Goal:
Below are records; reproduce exactly the lines from the one that has "const top = new THREE.Group();" through the one that has "bpy.context.scene.collection.objects.link(empty)", ends included, and nothing more.

Modeling code records:
◆ ◆ ◆ ◆ ◆

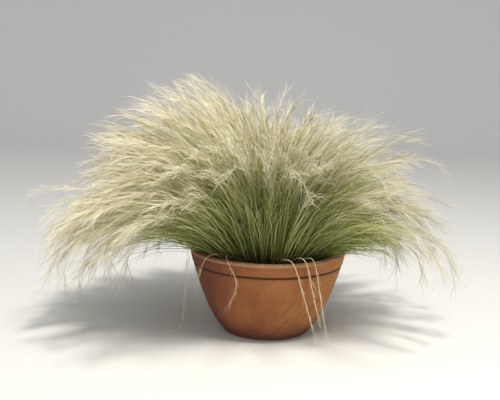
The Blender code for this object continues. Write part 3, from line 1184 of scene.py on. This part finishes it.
def ripple(turns: np.ndarray, radii: np.ndarray, waves: int, seed: int) -> np.ndarray:
    """Smooth unevenness over a disc, from -1 to 1.

    Args:
        turns: Angles in radians.
        radii: Radii in metres, the same shape.
        waves: How many waves are added up.
        seed: The seed of their directions.

    Returns:
        One height for each place.
    """
    rng = np.random.default_rng(seed)
    x, y = radii * np.cos(turns), radii * np.sin(turns)
    total = np.zeros_like(x)
    for _ in range(waves):
        size = rng.uniform(*RIPPLE_SIZES)
        way = rng.uniform(0.0, FULL_TURN)
        wave = np.sin(size * (x * math.cos(way) + y * math.sin(way)) + rng.uniform(0.0, 6.28))
        total += wave * RIPPLE_SIZES[0] / size
    return total / np.abs(total).max()


@dataclass
class Crown:
    """The mat of old shoot bases: a low mound with short dry stubs standing all over it.

    Attributes:
        growth: The law of growth.
        soil_top: The soil's height.
        radius: The mound's radius.
        rise: How far the mound stands above the soil.
        gap: How far its edge is above the soil.
        relief: How uneven its top is.
    """

    growth: Growth
    soil_top: float
    radius: float = 0.145
    rise: float = 0.032
    rings: int = 16
    steps: int = 72
    gap: float = 0.0005
    relief: float = 0.004
    stubs: int = 3000
    stub_points: int = 5
    stub_length: tuple[float, float] = (0.03, 0.10)
    seed: int = 31

    def mound(self) -> Patch:
        """The mound itself."""
        steps = self.steps
        share = np.linspace(0.0, 1.0, self.rings)
        radii = np.concatenate([share * self.radius, [self.radius * 0.9, 0.0]])
        fall = self.soil_top + self.rise * np.sqrt(np.clip(1.0 - share**2, 0.0, 1.0)) + self.gap
        heights = np.concatenate([fall, [self.soil_top + self.gap] * 2])
        turns = FULL_TURN * np.arange(steps) / steps
        grid = (len(radii), steps)
        bumps = ripple(np.broadcast_to(turns, grid), np.broadcast_to(radii[:, None], grid), 24, self.seed)
        lift = self.relief * bumps * np.concatenate([1.0 - share**4, [0.0, 0.0]])[:, None]
        vertices, triangles = polar_sheet(radii, heights[:, None] + np.clip(lift, -0.003, self.relief), steps)
        away = np.hypot(vertices[:, 0], vertices[:, 1]) / self.radius
        turn = np.arctan2(vertices[:, 1], vertices[:, 0]) / FULL_TURN + 0.5
        places = np.stack([0.02 + 0.25 * away, 0.1 + 0.8 * np.abs(2 * turn - 1)], axis=1)
        return Patch(vertices, triangles, places)

    def stubble(self) -> Strands:
        """The short dry stubs."""
        rng = np.random.default_rng(self.seed)
        turn = rng.uniform(0.0, 360.0, self.stubs)
        place = np.degrees(np.arccos(1.0 - 0.62 * rng.uniform(0.0, 1.0, self.stubs)))
        length = rng.uniform(*self.stub_length, self.stubs)
        lean = place + rng.normal(0.0, 9.0, self.stubs)
        sway = rng.normal(0.0, 30.0, self.stubs)
        nod = rng.normal(0.0, 25.0, self.stubs)
        lines = self.growth.lines(turn, place, lean, lean + 10.0, length, sway, nod, self.stub_points)
        share = np.linspace(0.0, 1.0, self.stub_points)
        radii = taper(share, ((0.0, 0.0009), (1.0, 0.0004)))[None, :]
        radii = radii * rng.uniform(0.7, 1.3, self.stubs)[:, None]
        along = np.broadcast_to(np.linspace(0.1, 1.0, self.stub_points), radii.shape)
        return Strands(lines, radii, along, rng.uniform(0.05, 0.95, self.stubs))

    def build(self, finish: bpy.types.Material) -> None:
        """Builds the piece that stands for the frame's crown."""
        piece = new_piece("thatch_mound", [self.mound(), self.stubble()], finish)
        settle(piece, "crown", "thatch")


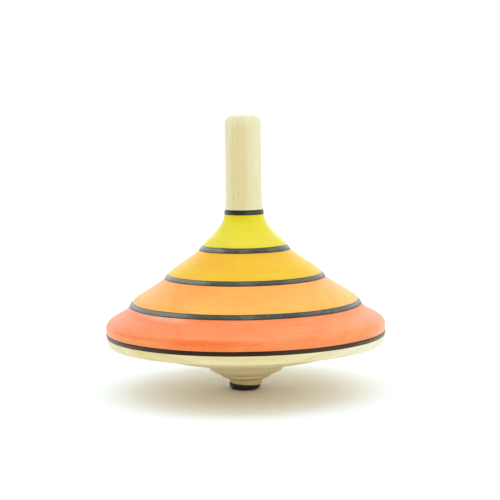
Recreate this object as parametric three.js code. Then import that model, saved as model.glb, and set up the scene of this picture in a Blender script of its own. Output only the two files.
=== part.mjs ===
// Hand-spun wooden top, in millimetres, +Z up.
// The origin is on the spin axis, where the flat foot of the tip meets the table.
//
// Three turned pieces are glued together: a wide disc body with a trumpet-shaped neck, a dowel
// stem whose tenon sits in the neck, and a hard black tip whose shank sits under the body.
// The body is then stained in four bands, and black lacquer lines fill the turned grooves
// between them. Each band and line is a thin ring that covers the wood exactly.

import * as THREE from 'three';

// ---- Driving dimensions ----

const SEGMENTS = 40;            // facets round the axis
const BAND_STEPS = 6;           // straight steps along a long curve
const SMALL_STEPS = 3;          // straight steps along a short curve
const FINISH_DEPTH = 0.3;       // how far stain and lacquer go into the wood
const GLUE_GAP = 0.1;           // between a tenon or shank and its socket
const SAME_POINT = 1e-6;        // outline points closer than this are one point

const TOP_HEIGHT = 58.8;
const STEM_RADIUS = 3.82;
const STEM_END_ROUNDING = 1.5;
const STEM_FLARE_HEIGHT = 42;   // below this the stem widens towards the neck
const STEM_FLARE_CORNER = [3.87, 40];
const TENON_RADIUS = 2.5;
const TENON_LENGTH = 12;
const TENON_CHAMFER = 0.4;

const TIP_RADIUS = 3.35;
const TIP_THICKNESS = 1.25;
const FOOT_ROUNDING = 0.85;
const SHANK_RADIUS = 1.75;
const SHANK_LENGTH = 6.75;

// Edges of the five lacquer lines on the outline, as [radius, height].
const RIM_LINE = { low: [29.9, 12.03], high: [29.95, 12.96] };
const LOWER_LINE = { low: [24.95, 18.46], high: [24.22, 19.45] };
const MIDDLE_LINE = { low: [17.29, 24.27], high: [16.52, 25.24] };
const UPPER_LINE = { low: [9.87, 30.2], high: [8.94, 31.27] };
const NECK_LINE = { low: [4.22, 37.78], high: [4.08, 38.85] };

// The widest place of the disc, and where its rounded shoulder runs out into the slope.
const GIRTH = [30, 13.9];
const SHOULDER_END = [26.4, 17];
// Where the neck's hollow flare turns into the slope above the upper line.
const FLARE_END = [7.2, 33.05];
// How far each band keeps the steeper slope of the line beside it before it eases off.
const LEAD = 1.4;
const SHORT_LEAD = 0.9;

// Underside: rim corner, shallow cone, and a boss of three turned beads.
const RIM_WALL_FOOT = [29.65, 10.8];
const RIM_CORNER = [29.6, 10.25];
const CONE_EDGE = [29.1, 10.15];
const BOSS_ROOT = [9.4, 6.2];
const BOSS_SHOULDER = [8.05, 4.7];
const OUTER_CREASE = [5.85, 3.48];
const INNER_CREASE = [3.95, 2.33];
const BOSS_FOOT = [3.3, TIP_THICKNESS];

const NECK_TOP = NECK_LINE.high[1];

// ---- Outline helpers: every point is a Vector2 of radius and height ----

const at = ([radius, height]) => new THREE.Vector2(radius, height);

function straight(from, to) {
  return [at(from), at(to)];
}

function bent(from, corner, to, steps = SMALL_STEPS) {
  return new THREE.QuadraticBezierCurve(at(from), at(corner), at(to)).getPoints(steps);
}

function swept(from, handleFrom, handleTo, to, steps = BAND_STEPS) {
  return new THREE.CubicBezierCurve(at(from), at(handleFrom), at(handleTo), at(to)).getPoints(steps);
}

// A quarter circle about `centre`, from `start` to the next quarter anticlockwise.
function rounded(centre, radius, start, steps) {
  const end = start + Math.PI / 2;
  return new THREE.EllipseCurve(...centre, radius, radius, start, end).getPoints(steps);
}

// The point that lies `distance` beyond `line`'s low end (or its high end, when negative),
// along the line's own slope.
function alongLine(line, distance) {
  const low = at(line.low);
  const high = at(line.high);
  const downward = low.clone().sub(high).normalize();
  const start = distance > 0 ? low : high;
  const point = start.clone().addScaledVector(downward, distance);
  return [point.x, point.y];
}

// A band between two lines leaves each line at that line's slope.
function slope(lineBelow, lineAbove) {
  return swept(lineBelow.high, alongLine(lineBelow, -LEAD), alongLine(lineAbove, LEAD), lineAbove.low);
}

// Joins stretches that share their end points into one outline.
function join(...stretches) {
  const points = [];
  for (const point of stretches.flat()) {
    const last = points.at(-1);
    if (!last || last.distanceTo(point) > SAME_POINT) {
      points.push(point);
    }
  }
  return points;
}

// ---- The finished surface, from the rim up to the neck, one stretch for each finish ----

const redOutline = join(
  straight(RIM_LINE.high, GIRTH),
  swept(GIRTH, [30, 15.3], [28.75, 15.8], SHOULDER_END),
  swept(SHOULDER_END, [25.9, 17.3], alongLine(LOWER_LINE, SHORT_LEAD), LOWER_LINE.low, SMALL_STEPS),
);

const yellowOutline = join(
  bent(UPPER_LINE.high, [8.4, 32.2], FLARE_END),
  swept(FLARE_END, [6, 34.2], [4.4, 36], NECK_LINE.low),
);

const finishes = [
  { name: 'rim_line', finish: 'lacquer', outline: straight(RIM_LINE.low, RIM_LINE.high) },
  { name: 'red_band', finish: 'redStain', outline: redOutline },
  { name: 'lower_line', finish: 'lacquer', outline: straight(LOWER_LINE.low, LOWER_LINE.high) },
  { name: 'orange_band', finish: 'orangeStain', outline: slope(LOWER_LINE, MIDDLE_LINE) },
  { name: 'middle_line', finish: 'lacquer', outline: straight(MIDDLE_LINE.low, MIDDLE_LINE.high) },
  { name: 'amber_band', finish: 'amberStain', outline: slope(MIDDLE_LINE, UPPER_LINE) },
  { name: 'upper_line', finish: 'lacquer', outline: straight(UPPER_LINE.low, UPPER_LINE.high) },
  { name: 'yellow_band', finish: 'yellowStain', outline: yellowOutline },
  { name: 'neck_line', finish: 'lacquer', outline: straight(NECK_LINE.low, NECK_LINE.high) },
];

const surface = join(...finishes.map(({ outline }) => outline));

// The bare wood under the finishes: each surface point moved inwards, square to the surface.
// The first and last points move level, so that the finishes end on level faces.
function inwards(points, index) {
  if (index === 0 || index === points.length - 1) {
    return new THREE.Vector2(-1, 0);
  }
  const before = points[index].clone().sub(points[index - 1]).normalize();
  const after = points[index + 1].clone().sub(points[index]).normalize();
  const along = before.add(after).normalize();
  return new THREE.Vector2(-along.y, along.x);
}

const woodUnder = surface.map((point, index) => (
  point.clone().addScaledVector(inwards(surface, index), FINISH_DEPTH)
));

// ---- Materials ----

const materials = {
  wood: new THREE.MeshStandardMaterial({ color: 0xe3d7a8, roughness: 0.55, metalness: 0 }),
  yellowStain: new THREE.MeshStandardMaterial({ color: 0xeadc2f, roughness: 0.45, metalness: 0 }),
  amberStain: new THREE.MeshStandardMaterial({ color: 0xfcc841, roughness: 0.45, metalness: 0 }),
  orangeStain: new THREE.MeshStandardMaterial({ color: 0xfcb964, roughness: 0.45, metalness: 0 }),
  redStain: new THREE.MeshStandardMaterial({ color: 0xff9969, roughness: 0.45, metalness: 0 }),
  lacquer: new THREE.MeshStandardMaterial({ color: 0x2e2c29, roughness: 0.3, metalness: 0 }),
  blackWood: new THREE.MeshStandardMaterial({ color: 0x1f1b17, roughness: 0.4, metalness: 0 }),
};

// Turns an outline round +Z. It starts and ends on the axis, or closes on itself.
function turned(name, outline, material) {
  const geometry = new THREE.LatheGeometry(outline, SEGMENTS);
  geometry.rotateX(Math.PI / 2);
  const mesh = new THREE.Mesh(geometry, material);
  mesh.name = name;
  return mesh;
}

// ---- Pieces ----

function finishRing({ name, finish, outline }) {
  const first = surface.findIndex((point) => point.distanceTo(outline[0]) < SAME_POINT);
  const outside = surface.slice(first, first + outline.length);
  const inside = woodUnder.slice(first, first + outline.length).reverse();
  return turned(name, [...outside, ...inside, outside[0]], materials[finish]);
}

function body() {
  const shankSocketRadius = SHANK_RADIUS + GLUE_GAP;
  const shankSocketTop = TIP_THICKNESS + SHANK_LENGTH + GLUE_GAP;
  const tenonSocketRadius = TENON_RADIUS + GLUE_GAP;
  const tenonSocketFloor = NECK_TOP - TENON_LENGTH - GLUE_GAP;

  const shankSocket = [
    at([0, shankSocketTop]),
    at([shankSocketRadius, shankSocketTop]),
    at([shankSocketRadius, TIP_THICKNESS]),
  ];
  const boss = join(
    bent(BOSS_FOOT, [3.55, 2.05], INNER_CREASE),
    bent(INNER_CREASE, [5.5, 2.68], OUTER_CREASE),
    bent(OUTER_CREASE, [7.65, 3.9], BOSS_SHOULDER),
    bent(BOSS_SHOULDER, [8.3, 5.9], BOSS_ROOT),
  );
  const cone = swept(BOSS_ROOT, [17, 6.6], [22, 9], CONE_EDGE);
  const rim = join(bent(CONE_EDGE, RIM_CORNER, RIM_WALL_FOOT), straight(RIM_WALL_FOOT, RIM_LINE.low));
  const tenonSocket = [
    at([tenonSocketRadius, NECK_TOP]),
    at([tenonSocketRadius, tenonSocketFloor]),
    at([0, tenonSocketFloor]),
  ];
  return turned('body', join(shankSocket, boss, cone, rim, woodUnder, tenonSocket), materials.wood);
}

function stem() {
  const tenonEnd = NECK_TOP - TENON_LENGTH;
  const roundingFoot = TOP_HEIGHT - STEM_END_ROUNDING;
  const outline = join(
    straight([0, tenonEnd], [TENON_RADIUS - TENON_CHAMFER, tenonEnd]),
    straight([TENON_RADIUS, tenonEnd + TENON_CHAMFER], [TENON_RADIUS, NECK_TOP]),
    bent(NECK_LINE.high, STEM_FLARE_CORNER, [STEM_RADIUS, STEM_FLARE_HEIGHT]),
    rounded([STEM_RADIUS - STEM_END_ROUNDING, roundingFoot], STEM_END_ROUNDING, 0, SMALL_STEPS + 1),
    [at([0, TOP_HEIGHT])],
  );
  return turned('stem', outline, materials.wood);
}

function tip() {
  const shankTop = TIP_THICKNESS + SHANK_LENGTH;
  const outline = join(
    [at([0, 0])],
    rounded([TIP_RADIUS - FOOT_ROUNDING, FOOT_ROUNDING], FOOT_ROUNDING, -Math.PI / 2, SMALL_STEPS),
    straight([TIP_RADIUS, TIP_THICKNESS], [SHANK_RADIUS, TIP_THICKNESS]),
    straight([SHANK_RADIUS, shankTop], [0, shankTop]),
  );
  return turned('tip', outline, materials.blackWood);
}

const top = new THREE.Group();
top.add(stem(), body(), tip());
top.add(...finishes.map(finishRing));

export default top;
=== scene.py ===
"""Looks for the wooden spinning top: fine turned meshes and procedural materials.

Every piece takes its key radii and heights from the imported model's nodes. The curves between
them repeat the outline of the CAD source. Lengths are in metres, but for the camera's lens and
the points that at() and blot() are given, which are in millimetres.
"""

import math

import bpy
import numpy as np
from mathutils import Matrix, Vector


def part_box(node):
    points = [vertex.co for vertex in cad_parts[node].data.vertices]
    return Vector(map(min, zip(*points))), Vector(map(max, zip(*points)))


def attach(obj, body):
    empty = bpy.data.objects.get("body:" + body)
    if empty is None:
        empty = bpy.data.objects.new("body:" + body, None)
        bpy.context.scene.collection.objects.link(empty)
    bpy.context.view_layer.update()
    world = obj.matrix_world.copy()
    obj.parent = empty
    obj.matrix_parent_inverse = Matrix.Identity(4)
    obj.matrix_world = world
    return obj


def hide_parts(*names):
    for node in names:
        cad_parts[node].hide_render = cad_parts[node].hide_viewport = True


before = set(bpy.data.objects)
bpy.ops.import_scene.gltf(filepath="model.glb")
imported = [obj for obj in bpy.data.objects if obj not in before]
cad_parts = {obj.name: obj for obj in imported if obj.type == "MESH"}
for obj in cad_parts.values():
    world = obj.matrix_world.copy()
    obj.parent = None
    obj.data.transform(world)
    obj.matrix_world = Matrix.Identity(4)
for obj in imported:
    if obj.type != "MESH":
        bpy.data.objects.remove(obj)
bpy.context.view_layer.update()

MM = 0.001

# ---- Camera: a little above the rim, a forearm's length away ----

CAMERA_HEIGHT = 59.6 * MM
CAMERA_DISTANCE = 306.2 * MM
CAMERA_PITCH = math.radians(5.517)
CAMERA_YAW = math.radians(-0.216)
CAMERA_ROLL = math.radians(-0.9)
LENS = 103.2                  # this and the sensor's width are in millimetres
SENSOR = 36.0

# ---- Meshes ----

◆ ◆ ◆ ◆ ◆

Task response:
const top = new THREE.Group();
top.add(stem(), body(), tip());
top.add(...finishes.map(finishRing));

export default top;
=== scene.py ===
"""Looks for the wooden spinning top: fine turned meshes and procedural materials.

Every piece takes its key radii and heights from the imported model's nodes. The curves between
them repeat the outline of the CAD source. Lengths are in metres, but for the camera's lens and
the points that at() and blot() are given, which are in millimetres.
"""

import math

import bpy
import numpy as np
from mathutils import Matrix, Vector


def part_box(node):
    points = [vertex.co for vertex in cad_parts[node].data.vertices]
    return Vector(map(min, zip(*points))), Vector(map(max, zip(*points)))


def attach(obj, body):
    empty = bpy.data.objects.get("body:" + body)
    if empty is None:
        empty = bpy.data.objects.new("body:" + body, None)
        bpy.context.scene.collection.objects.link(empty)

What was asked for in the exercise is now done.